To clarify, MVWD General Manager Joe Davis reviewed the history of the issue with the board; none of whom had served on the board when the special rate class was established. Davis explained that the district had contracted a comprehensive rate study by a company named Red Oak Consulting back in 2004. In December of 2004, the MVWD Board enacted the recommendations of the study by establishing a base rate for each meter.

The following month, a number of customers appeared before the board to appeal the decision. Like Learned they all owned ‘off and locked’ meters. All were facing a much higher base rate, for a meter which was not in service.

The board, at that time, acquiesced to their wishes. They created a special rate class which set $10 as the base rate for the meters which were ‘off and locked’ before 2005. Originally there were about 200 meters in that class, Davis said. That number has reduced over the years since then to only 73 meters currently, he said.
Davis explained that the issue probably never would have come up except under some specific recent circumstances.
“Right now we are looking at having to replace our Arrow Canyon Well because it is failing,” Davis said. “That is a huge expense.”

Davis said that, in filling out the paperwork for financing on that project, he had uncovered a problem. The USDA program offering the special financing requires a careful review of the district’s rate structure. “They won’t let you have a special rate class for 73 customers,” Davis said.
Davis related that years ago the district had a special rate in place for senior citizens. “It was a lower rate to help seniors who are on a fixed income with their water bills,” Davis said. “But when we got to a point where we had to apply for financing on a big project, they made us do away with that rate class. This is a similar situation to that.”
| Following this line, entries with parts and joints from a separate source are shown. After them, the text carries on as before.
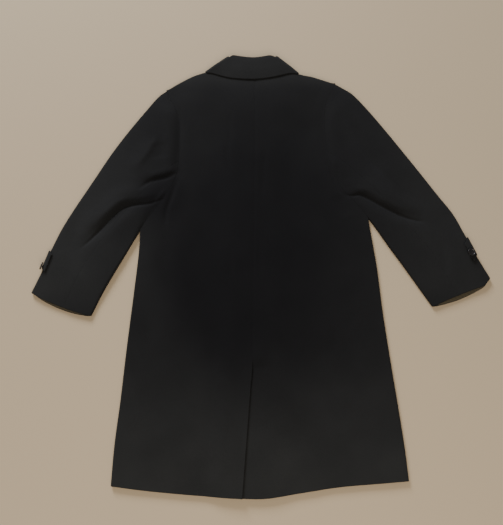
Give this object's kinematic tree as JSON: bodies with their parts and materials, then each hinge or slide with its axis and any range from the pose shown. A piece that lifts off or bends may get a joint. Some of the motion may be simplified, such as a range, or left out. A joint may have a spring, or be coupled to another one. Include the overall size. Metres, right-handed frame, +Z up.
{
  "type": "overcoat",
  "caption": "Long wool overcoat laid face down: back panels with a centre seam and hem vent, two spread sleeves, turned-down collar, sleeve straps and buttons.",
  "frame": {"origin": "under the middle of the coat's outline, on the surface it lies on", "axes": "+X across the back towards the wearer's right, +Y from hem to collar, +Z up off the surface"},
  "size_m": [1.1886, 1.1664, 0.0258],
  "materials": {
    "wool_melton": "napped black wool cloth",
    "viscose_lining": "smooth olive-brown lining",
    "horn": "polished dark horn"
  },
  "bodies": {
    "root": {"back_left": "wool_melton", "back_right": "wool_melton", "front_left": "wool_melton", "front_right": "wool_melton", "sleeve_left_top": "wool_melton", "sleeve_left_under": "wool_melton", "sleeve_right_top": "wool_melton", "sleeve_right_under": "wool_melton", "sleeve_strap_left": "wool_melton", "sleeve_strap_right": "wool_melton", "collar_fall": "wool_melton", "collar_stand": "wool_melton", "cuff_lining_left": "viscose_lining", "cuff_lining_right": "viscose_lining", "strap_button_left": "horn", "strap_button_right": "horn"}
  },
  "joints": []
}
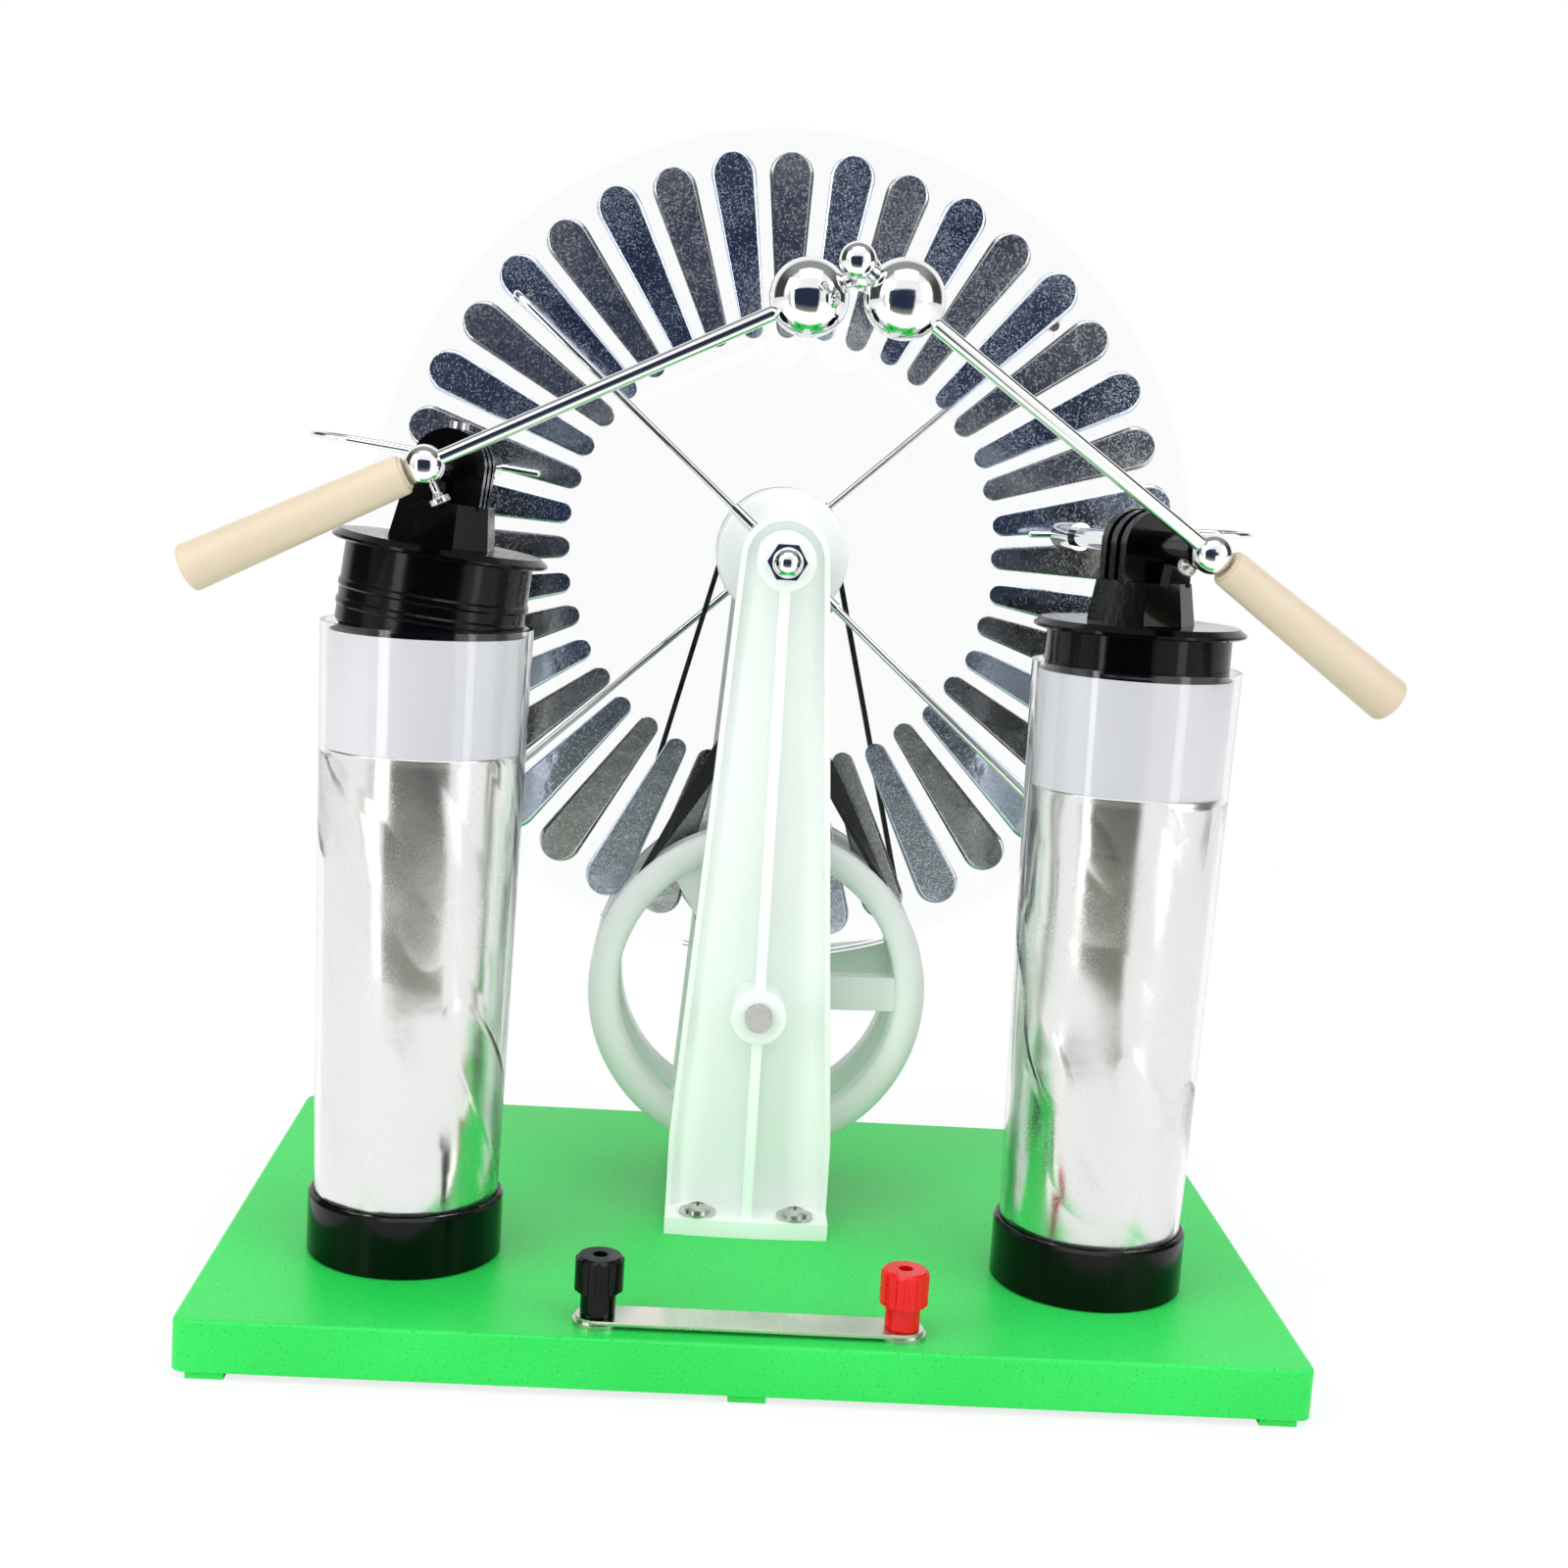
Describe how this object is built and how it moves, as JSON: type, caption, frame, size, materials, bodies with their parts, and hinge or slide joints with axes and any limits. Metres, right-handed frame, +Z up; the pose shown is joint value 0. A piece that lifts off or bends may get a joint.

MVWD attorney Byron Mills added that the ‘off and locked’ meter customers were not actually in a grandfathered program. Rather it was just a special rate class set up by the board in 2005. “At no time, were those customers promised that there would never be a change to those rates,” Mills said. “In fact they have just been enjoying a discounted rate now for almost 13 years.”

MVWD Board Chairman Ken Staton assured Learned that the board members were troubled about finding a solution that would be palatable to all of the parties concerned. He explained that the board had even discussed the possibility of setting up a program where the district would offer to buy back the ‘off and locked’ meters from the customers. But that idea turned out to have complications as well.
If such an offer was opened to just those 73 customers, it would also have to apply to a broader class of ‘off and locked’ meters, Davis explained. This would include developers who had purchased ‘off and locked’ meters after 2005 and had been paying the full $35 base rate ever since. The district currently has more than 350 meters in that category, Davis explained.

“There is nothing that we can do there that won’t end up being a jailbreak for people to start turning back in their meters,” Davis said. “If we open that up then it would have a big impact to the budget. That’s $144,000 out of the annual budget if we did that. You couldn’t do it without raising everyone’s rates to make up the difference.”
“That obviously wouldn’t work,” Staton said. “So we are at a point where our hands are tied. In order to get financing we had to take action on this.”

In the end, board members said that they had to stand firm on the decision they had already made. Learned went away not entirely content with the situation.
“I had a good idea coming down here today that I wouldn’t be able to make any impact at all,” Learned said. “The federal government has made you go back on your word. That is what you all are saying in a nutshell.”